My middle school aged son is a witness to the surrender to this word. He says that teachers and staff at his school act as if they don't hear it. I tell him that in terms of the kids, he can't correct his peers. No one wants their teenage peer to be the language police. I am just glad that he hasn't surrendered. Before I do Black History month monologues in schools of characters who triumphed during Jim Crow , I have to preface them with an explanation of the racist/deadly connotations of the word as expressed by characters who either say it or hear it.

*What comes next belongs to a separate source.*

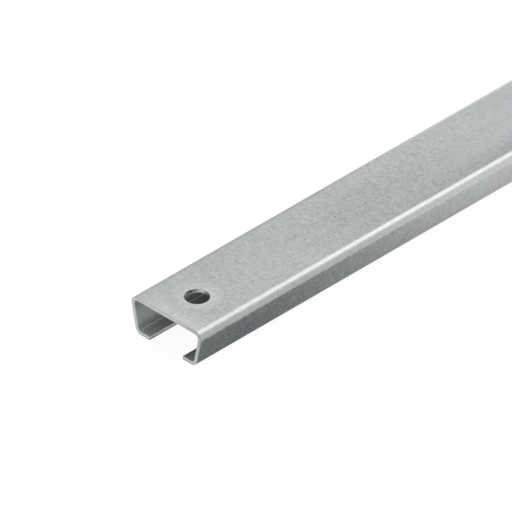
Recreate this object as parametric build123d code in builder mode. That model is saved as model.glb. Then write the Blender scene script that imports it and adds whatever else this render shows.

I understand the whole Stagolee badass describing himself in this way historically. That was a folk art way of trying to turn it around. Dick Gregory, Richard Pryor, The Last Poets, e.t.c were all trying to shatter cultural barriers, shock the status quo, or make people aware of a whole world that was treated as invisible or problematic by the mainstream. I get that.I also know that many of them later expressed some regret about their choice of that word to show authenticity. They nor rappers created the word. The original intent of the word was dehumanization. I think that it still does that. I asked one of my students how she felt about being greeted by her friends with"Whats up Nigga?" She says that in her head she says to herself" Couldnt you have greeted me better than that?" I feel that. So many people who have no connection to the historical pain attached to the word think that it's some kind of joke. Another young person (AA) who I am very close to had a post on her facebook page from one of her white friends that said "See you later my Nigga" . My friend said that she didn't even notice it until I brought it to her attention . It is not uncommon for many non Black people to greet each other that way in the presence of Black people. Many Latinos in NY use it even more than we (AA's do)
Words have power. Am I oppressed by the word ? No I'm not. Am I bothered by the word? Clearly it irks me to no end. When African American kids use it in my presence I ask them not to. 99 percent have said "My bad, I'm sorry." Most know that it's not a great word. However we all allow it to flow so casually. I've always wondered how it is processed by non Black folks.